Le sentier serpente, monte et descend au milieu d’une série de vallées siliceuses, dont les flancs sont couverts de buissons et couronnés de villages : on y voit des céréales, des travailleurs, et du bétail qui le soir se rassemble autour des puits. Le Mouniyo, à qui appartiennent ces vallées, a la forme d’un coin, dont la pointe se projette vers le désert ; habité par une population fixe et laborieuse, passablement gouverné, il contraste d’une manière frappante avec le territoire des tribus nomades qui l’avoisinent. N’oublions pas, qu’autrefois, tout le pays qui sépare du Kanem cet éperon du Soudan, renfermait des provinces populeuses, appartenant au Bornou, et qu’il y a tout au plus cent ans que ces régions sont dévastées par les Touaregs. Les gouverneurs du Mouniyo, plus énergiques et plus braves que leurs voisins, ont su, non-seulement se défendre contre les Berbères, mais ont entamé le district de Diggéra, qui est soumis à ces derniers.

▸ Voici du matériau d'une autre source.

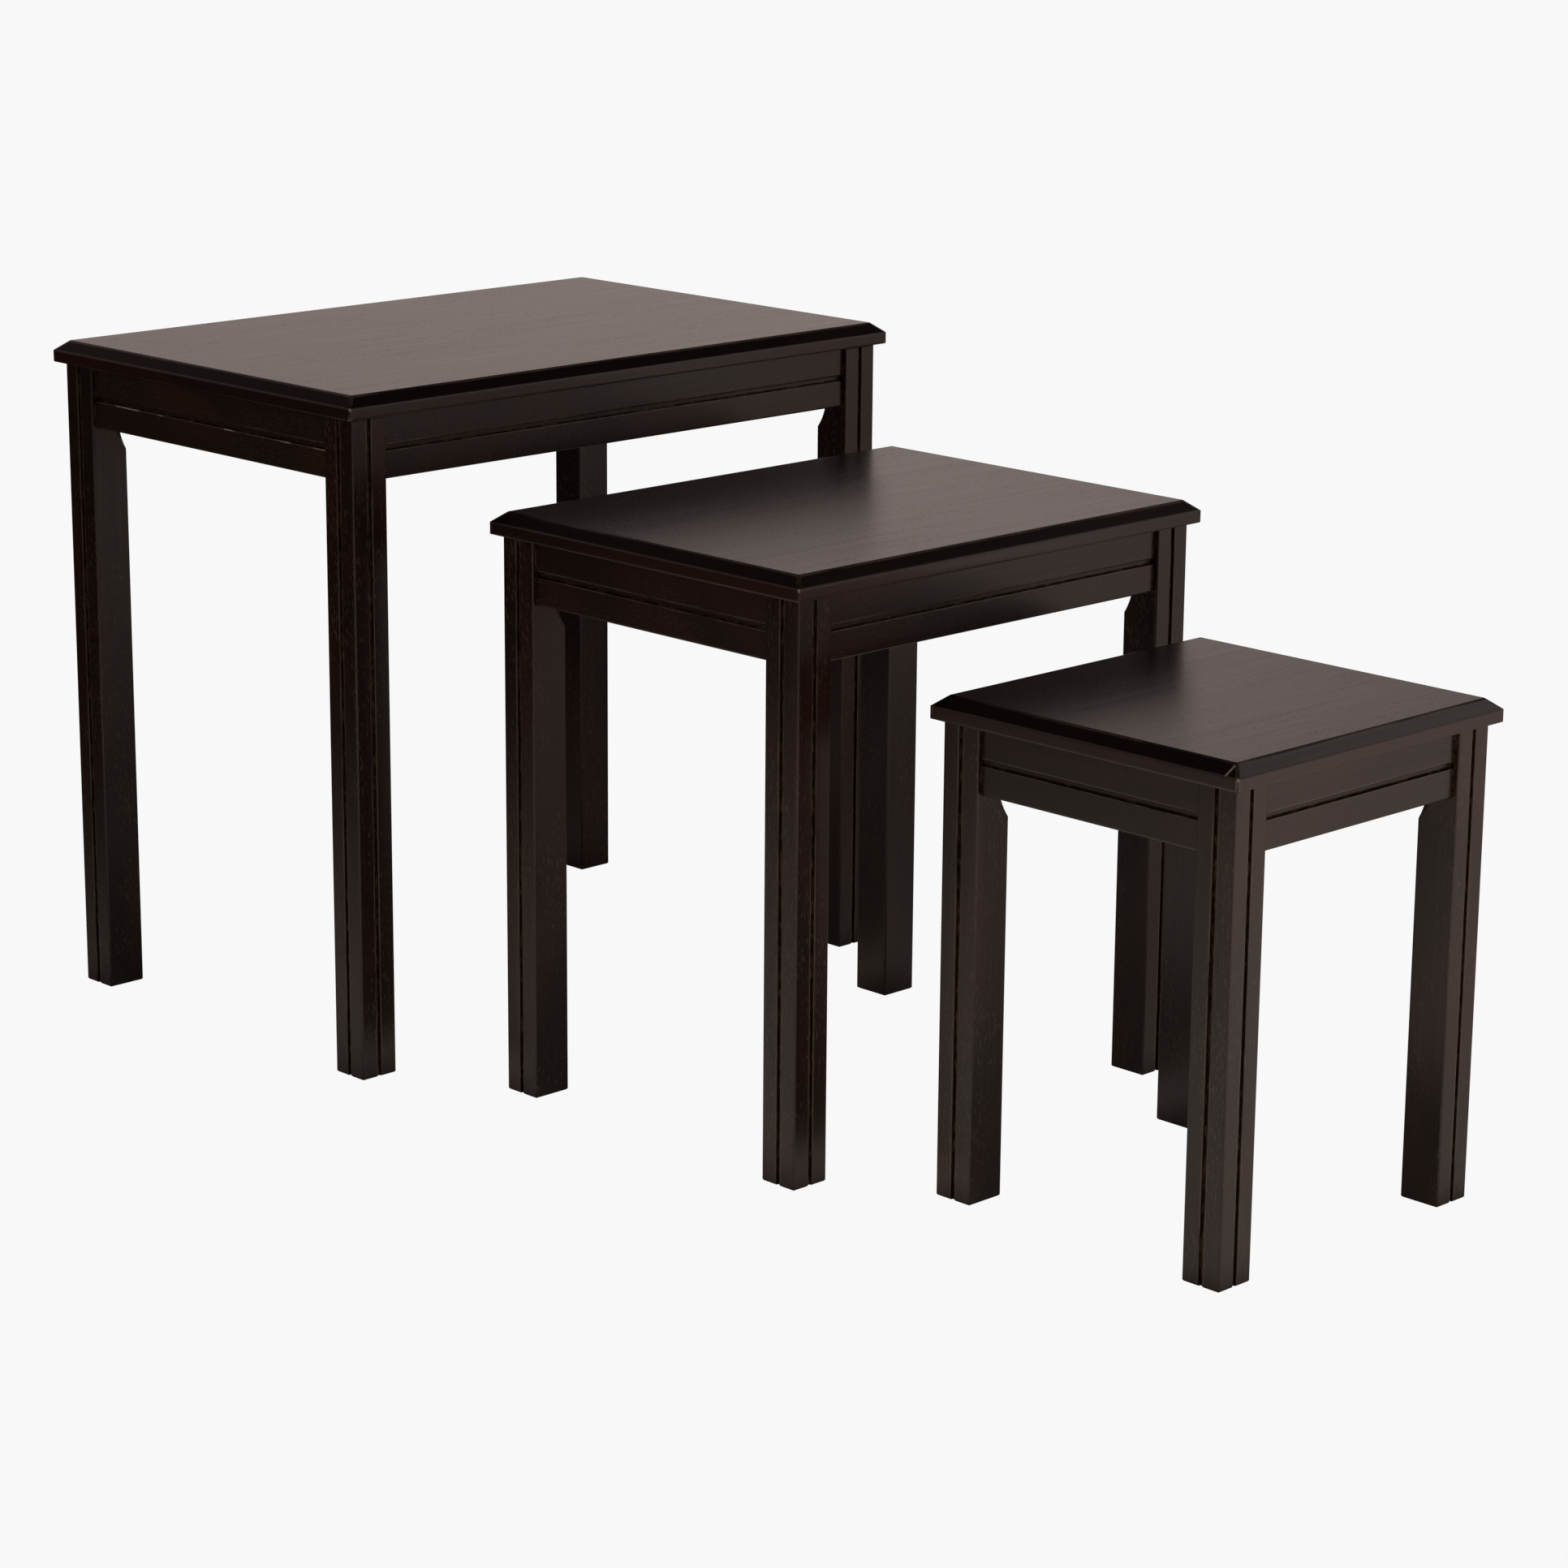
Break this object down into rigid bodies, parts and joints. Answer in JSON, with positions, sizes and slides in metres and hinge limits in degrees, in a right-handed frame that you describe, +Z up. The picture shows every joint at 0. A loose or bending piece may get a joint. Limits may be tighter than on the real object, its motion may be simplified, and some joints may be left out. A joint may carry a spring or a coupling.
{
  "type": "nesting tables",
  "caption": "Nest of square-legged wooden side tables, drawn out in a row, with bevelled tops and grooved legs and aprons.",
  "frame": {"origin": "centre of the footprint of the drawn-out row, on the floor", "axes": "+Z up; +Y along the row from the small table to the large one, which is the way the smaller tables slide in; X along the long side of the tops"},
  "size_m": [0.584, 1.152, 0.55],
  "materials": {
    "top_veneer": "dark espresso stained veneer, satin lacquer",
    "edge_wood": "solid wood edge, dark espresso stain, satin lacquer",
    "frame_wood": "solid wood, dark espresso stain, satin lacquer",
    "block_wood": "bare planed hardwood",
    "zinc_steel": "bright zinc plated",
    "screw_steel": "yellow zinc plated"
  },
  "bodies": {
    "large_table": {"large_top_panel": "top_veneer", "large_lipping_front": "edge_wood", "large_lipping_right": "edge_wood", "large_lipping_back": "edge_wood", "large_lipping_left": "edge_wood", "large_apron_front": "frame_wood", "large_apron_right": "frame_wood", "large_apron_back": "frame_wood", "large_apron_left": "frame_wood", "large_leg_front_left": "frame_wood", "large_leg_front_right": "frame_wood", "large_leg_back_right": "frame_wood", "large_leg_back_left": "frame_wood", "large_corner_blocks": "block_wood", "large_hanger_bolts": "zinc_steel", "large_bolt_washers": "zinc_steel", "large_bolt_nuts": "zinc_steel", "large_block_screws": "screw_steel", "large_top_screws": "screw_steel"},
    "medium_table": {"medium_top_panel": "top_veneer", "medium_lipping_front": "edge_wood", "medium_lipping_right": "edge_wood", "medium_lipping_back": "edge_wood", "medium_lipping_left": "edge_wood", "medium_apron_front": "frame_wood", "medium_apron_right": "frame_wood", "medium_apron_back": "frame_wood", "medium_apron_left": "frame_wood", "medium_leg_front_left": "frame_wood", "medium_leg_front_right": "frame_wood", "medium_leg_back_right": "frame_wood", "medium_leg_back_left": "frame_wood", "medium_corner_blocks": "block_wood", "medium_hanger_bolts": "zinc_steel", "medium_bolt_washers": "zinc_steel", "medium_bolt_nuts": "zinc_steel", "medium_block_screws": "screw_steel", "medium_top_screws": "screw_steel"},
    "small_table": {"small_top_panel": "top_veneer", "small_lipping_front": "edge_wood", "small_lipping_right": "edge_wood", "small_lipping_back": "edge_wood", "small_lipping_left": "edge_wood", "small_apron_front": "frame_wood", "small_apron_right": "frame_wood", "small_apron_back": "frame_wood", "small_apron_left": "frame_wood", "small_leg_front_left": "frame_wood", "small_leg_front_right": "frame_wood", "small_leg_back_right": "frame_wood", "small_leg_back_left": "frame_wood", "small_corner_blocks": "block_wood", "small_hanger_bolts": "zinc_steel", "small_bolt_washers": "zinc_steel", "small_bolt_nuts": "zinc_steel", "small_block_screws": "screw_steel", "small_top_screws": "screw_steel"}
  },
  "joints": [
    {"name": "medium_table_slide", "type": "slide", "parent": "large_table", "child": "medium_table", "axis": [0, 1, 0], "range_m": [0, 0.441]},
    {"name": "small_table_slide", "type": "slide", "parent": "large_table", "child": "small_table", "axis": [0, 1, 0], "range_m": [0, 0.815]}
  ]
}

Le chef de cette province indépendante, peut, dit-on, mettre en campagne quinze cents hommes de cavalerie, et neuf ou dix mille archers ; son revenu est de trente millions de coquilles (cent cinquante mille francs), sans compter la dîme qu’il prélève sur les grains.

Au lieu d’aller directement à Zinder, Barth prit à l’ouest pour visiter Oushek, l’endroit où l’on cultive le plus de froment de la partie occidentale du Bornou, et qui offre un mélange curieux de végétation plantureuse et de stérilité. « Au pied d’une montagne, dit le voyageur, est un espace aride ; à la lisière de ce terrain désolé, on trouve un sol onduleux, des dattiers, des tamarins, des étangs, une herbe épaisse, une eau copieuse à une profondeur de trente à cinquante centimètres. Nous entrons dans la ville par des champs de blé, des carrés d’oignons, des cotonneries, à tous les degrés de développement. Ici on écrase les mottes, on irrigue le sol, tandis que chez le voisin les épis sont en fleurs. Partout une végétation luxuriante ; mais des amas de décombres empêchent de saisir l’ensemble du village, qui s’égrène dans les plis du sol ; le principal groupe entoure le pied d’une éminence, couronnée par la maison du chef ; et tandis que les cases sont faites de roseaux et de tiges de millet, les tourelles où l’on serre les grains sont construites en pisé et s’élèvent à trois mètres de hauteur.

« Après Oushek, un plateau sableux couvert de roseaux, entrecoupé de vallons fertiles ; un éperon de la chaîne qui vient du sud-sud-ouest, puis une plaine ondulée, tapissée d’herbe et de genêt ; un fourré de mimosas, de grosses touffes de capparis, en approchant des montagnes ; et de loin en loin quelques traces de culture. Le soleil est brûlant ; je me sens malade, et suis forcé de m’asseoir. Dans la nuit, un vent froid du nord-est nous couvre des arêtes plumeuses du pennisetum, et nous nous levons dans un état de malaise indicible. La nuit suivante est plus froide encore ; mais il ne fait pas de vent. Le pays est le même ; on y voit moins de culture, et le cucifère domine. En sortant de Magajiri, au pied d’une colline rocheuse, des cotonniers, des corchorus entourent un grand lac de natron ; nous n’osons pas franchir cette surface d’un blanc de neige, dont l’épaisseur n’a pas trois centimètres, et qui recouvre un sol noir et fangeux. »

Plus loin, à Badamouni, des sources nombreuses arrosent des champs fertiles, et vont alimenter deux lacs, réunis par un canal. Malgré ce détroit qui les fait communiquer, l’un de ces lacs est formé d’eau douce, l’autre est saumâtre, et renferme du natron. Dans cette zone toutes les vallées, toutes les chaînes de montagnes se dirigent du nord-est au sud-ouest, et c’est également l’orientation de ces deux lacs si remarquables. Le papyrus en couvre les bords, vers le point où ils se réunissent ; mais à l’endroit où l’eau devient saumâtre, cette plante est remplacée par le koumba, dont la moelle est comestible. « Mes deux compagnons, nés sur les rives du Tchad, reconnaissent immédiatement cette espèce de

  1. Suite et fin. — Voy. pages 193 et 209.